Dataset records.
§ §

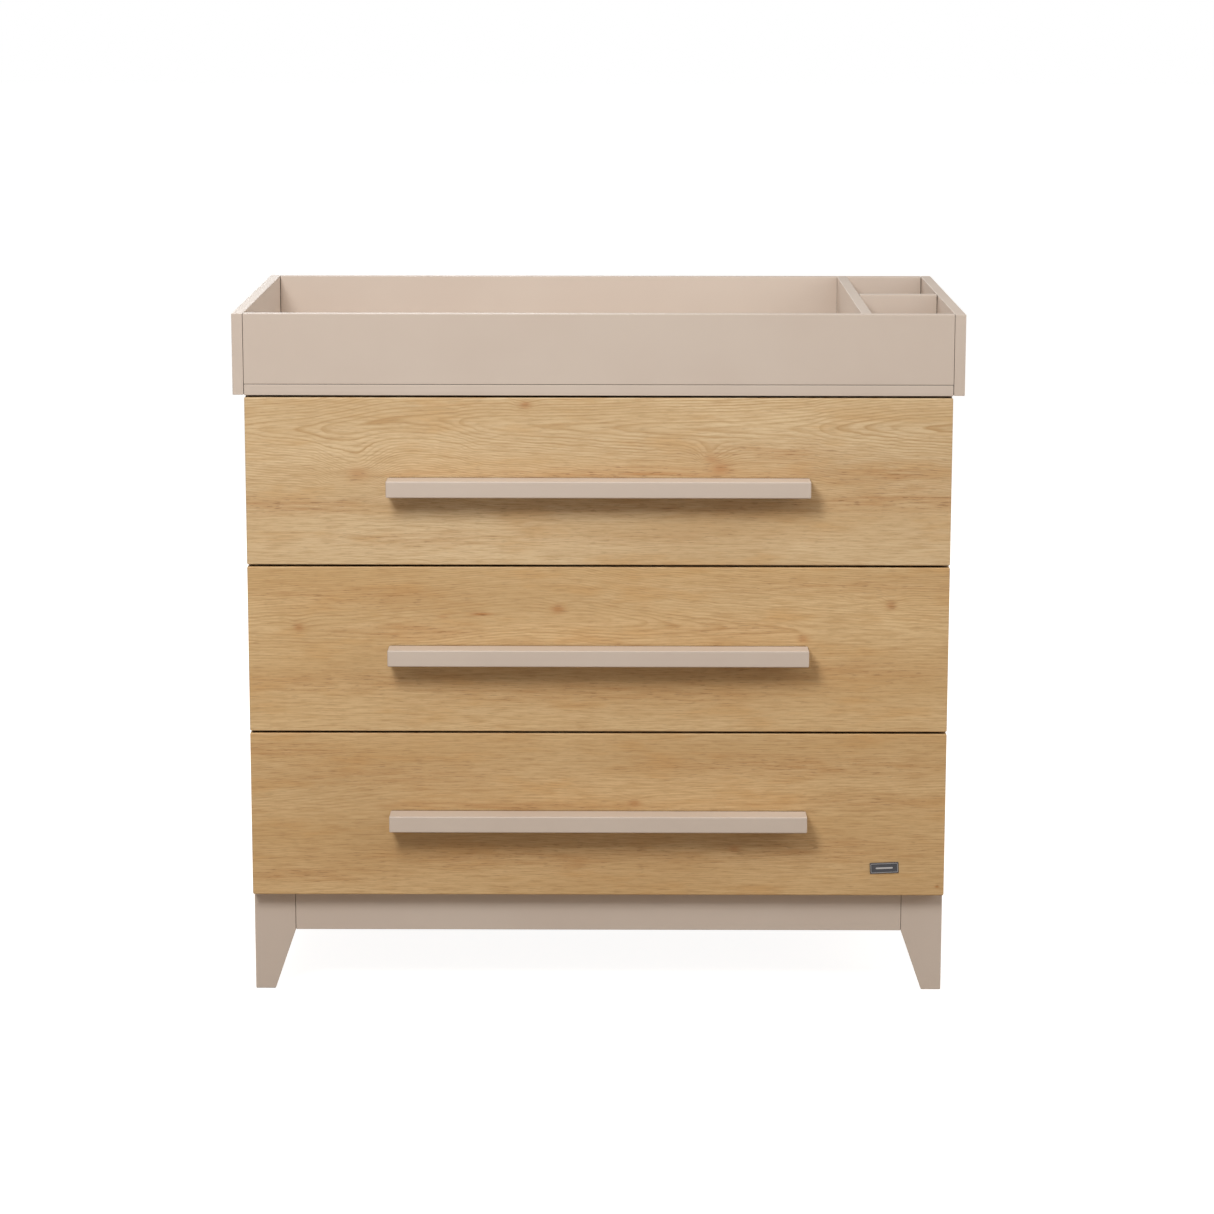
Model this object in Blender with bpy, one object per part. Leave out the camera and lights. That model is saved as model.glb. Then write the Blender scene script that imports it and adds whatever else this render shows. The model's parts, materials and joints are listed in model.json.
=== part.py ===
"""Changing table: a chest of three drawers on tapered feet, with a lift-off changing frame on its top panel.

Metres, +Z up, front towards -Y, origin on the floor in the middle of the overall box.
Depths below are counted backwards from the plane of the drawer faces, and world_y() turns one into Y.
"""

import math

import bmesh
import bpy
from mathutils import Vector

# Overall sizes
WIDTH = 1.000  # across the changing frame
DEPTH = 0.530  # from the drawer faces to the rear edges
HEIGHT = 0.9615  # from the floor to the rim of the changing frame

# Boards
BOARD = 0.015  # painted panels and rails
FRONT_BOARD = 0.018  # drawer fronts
BOX_BOARD = 0.012  # drawer box sides and backs
BOX_BOTTOM = 0.004  # drawer bottoms
BACK_BOARD = 0.003  # carcass back

# Clearances
TOUCH = 0.0003  # between pieces fixed face to face
FRAME_PLAY = 0.0005  # each side, between the changing frame and the chest
FRONT_REVEAL = 0.0028  # gap above and between the drawer fronts
FRONT_STANDOFF = 0.002  # between a drawer front and the carcass edges behind it

# Changing frame
RIM_HEIGHT = 0.097  # of its walls above the top panel
CHEEK_LAP = 0.0144  # how far its end panels hang over the top panel's edges
SIDE_TRAY_CLEAR = 0.1120  # clear width of the two compartments beside the changing area

# Feet and plinth
PLINTH_TOP = 0.1450  # underside of the bottom panel
RAIL_HEIGHT = 0.0585
FOOT_TOP_WIDTH = 0.0576
FOOT_TIP_WIDTH = 0.0277

# Drawers, counted from the top
DRAWERS = 3
FRONT_OVERLAP = 0.0017  # of the lowest front below the top of the plinth
BOX_RISE = 0.028  # of the box above the lower edge of its front
BOX_DROP = 0.0346  # of the box below the upper edge of its front
BOX_OVERRUN = 0.001  # of the box behind its slides
BOTTOM_RISE = 0.012  # of the drawer bottom above the lower edges of its box
GROOVE_DEPTH = 0.006  # grooves that hold the drawer bottoms and the carcass back
BACK_INSET = 0.012  # from the rear edges to the carcass back

# Handles
HANDLE_LENGTH = 0.580
HANDLE_HEIGHT = 0.023
HANDLE_DEPTH = 0.034
HANDLE_RISE = 0.0056  # of the handle's top above the middle of its drawer front
HANDLE_LIP = 0.011  # wall in front of the finger groove
HANDLE_ROOF = 0.009  # wall above it
HANDLE_END = 0.020  # solid length at each end

# Telescopic slides, three members on each side of a drawer
SLIDE_STEP = 0.050  # slides come in lengths of whole steps, and the longest that fits is used
REAR_SPACE = 0.040  # least space between the slides and the carcass back
SLIDE_WIDTH = 0.0127
SLIDE_STEEL = 0.0012
SLIDE_SETBACK = 0.002  # behind the carcass front edges
OUTER_HALF_HEIGHT = 0.0225
MIDDLE_HALF_HEIGHT = 0.0185
INNER_HALF_HEIGHT = 0.0142
OUTER_REACH = 0.0090  # depth of the outer channel from the carcass side
MIDDLE_OFFSET = 0.0026  # of the middle channel's web from the carcass side
MIDDLE_REACH = 0.0082
INNER_REACH = 0.0072

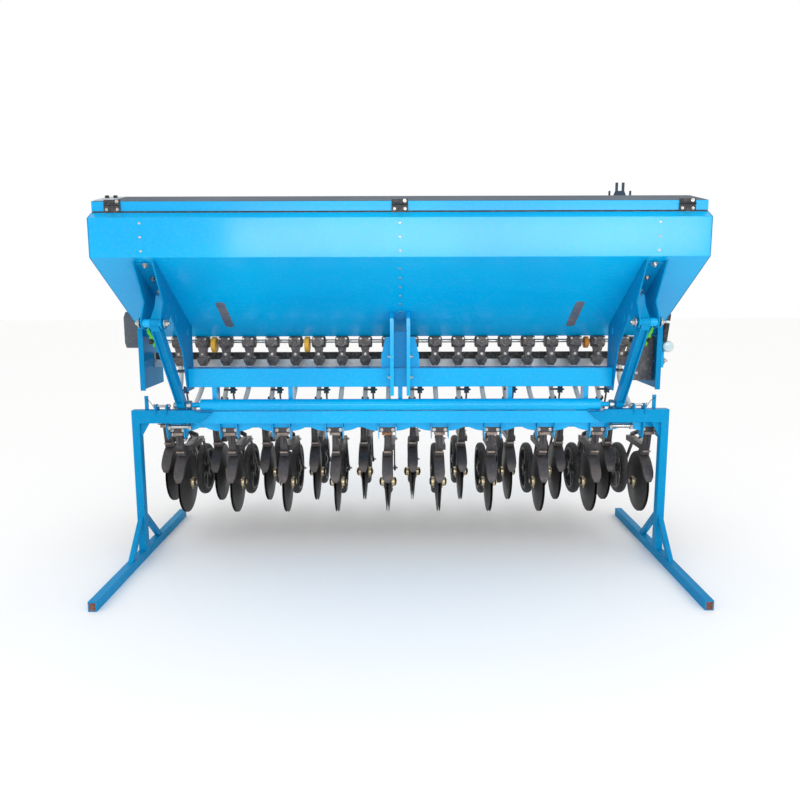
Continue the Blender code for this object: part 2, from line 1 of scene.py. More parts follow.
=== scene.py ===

§ §

The exercise.
Write out the listing's lines exactly, from its first line through the line that contains "BACK_BOARD = 0.003", and stop there.

Expected answer.
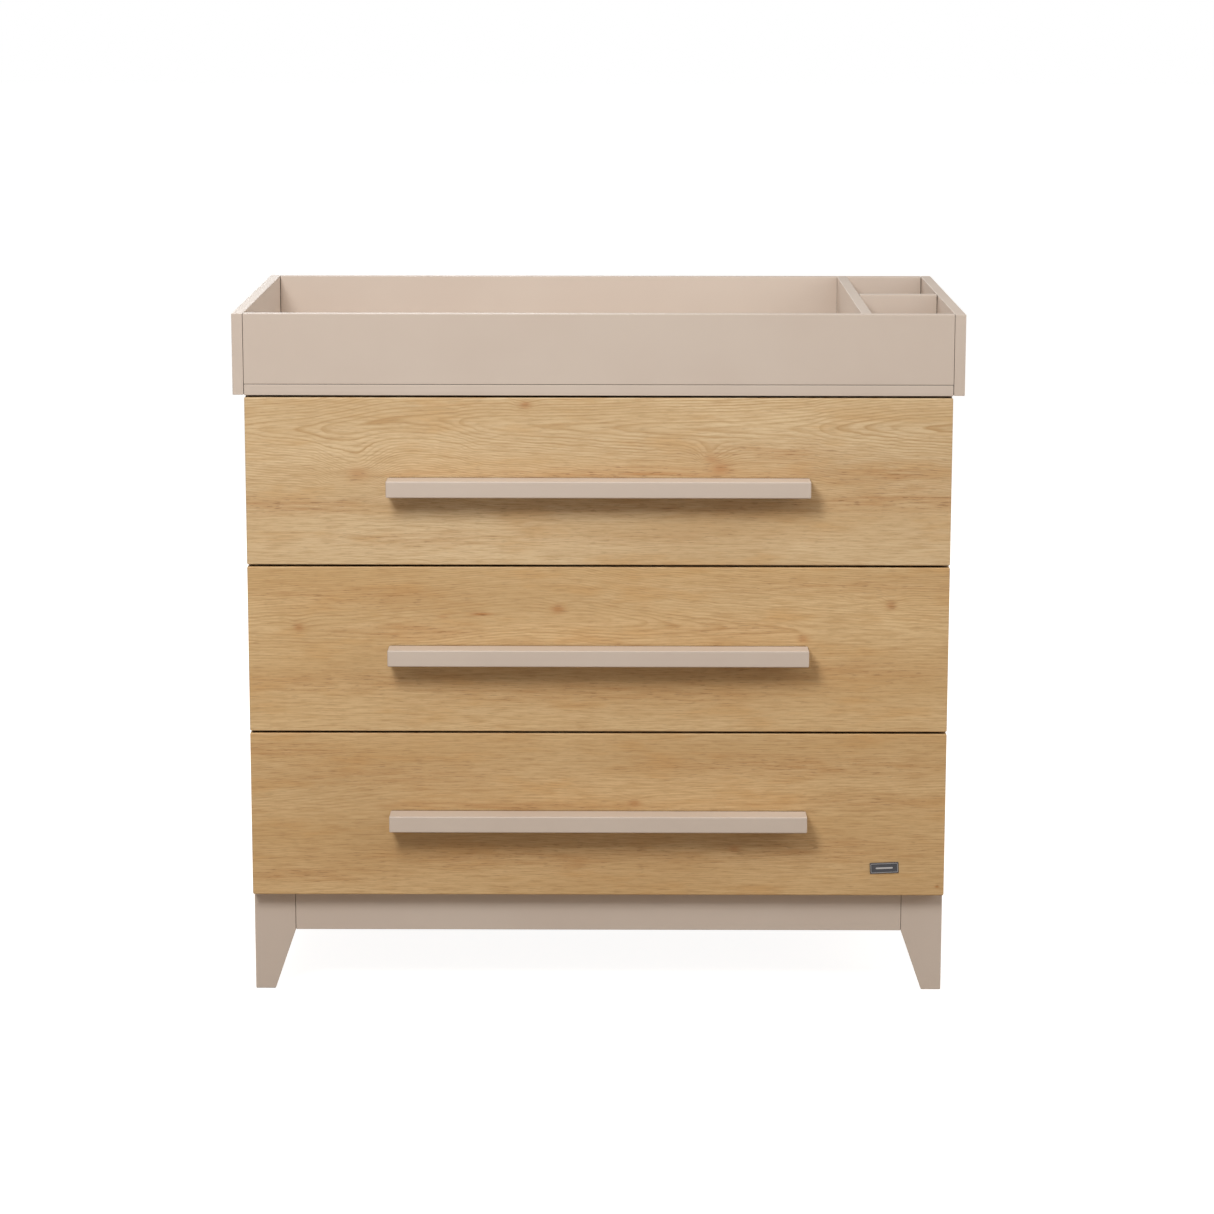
Model this object in Blender with bpy, one object per part. Leave out the camera and lights. That model is saved as model.glb. Then write the Blender scene script that imports it and adds whatever else this render shows. The model's parts, materials and joints are listed in model.json.
=== part.py ===
"""Changing table: a chest of three drawers on tapered feet, with a lift-off changing frame on its top panel.

Metres, +Z up, front towards -Y, origin on the floor in the middle of the overall box.
Depths below are counted backwards from the plane of the drawer faces, and world_y() turns one into Y.
"""

import math

import bmesh
import bpy
from mathutils import Vector

# Overall sizes
WIDTH = 1.000  # across the changing frame
DEPTH = 0.530  # from the drawer faces to the rear edges
HEIGHT = 0.9615  # from the floor to the rim of the changing frame

# Boards
BOARD = 0.015  # painted panels and rails
FRONT_BOARD = 0.018  # drawer fronts
BOX_BOARD = 0.012  # drawer box sides and backs
BOX_BOTTOM = 0.004  # drawer bottoms
BACK_BOARD = 0.003  # carcass back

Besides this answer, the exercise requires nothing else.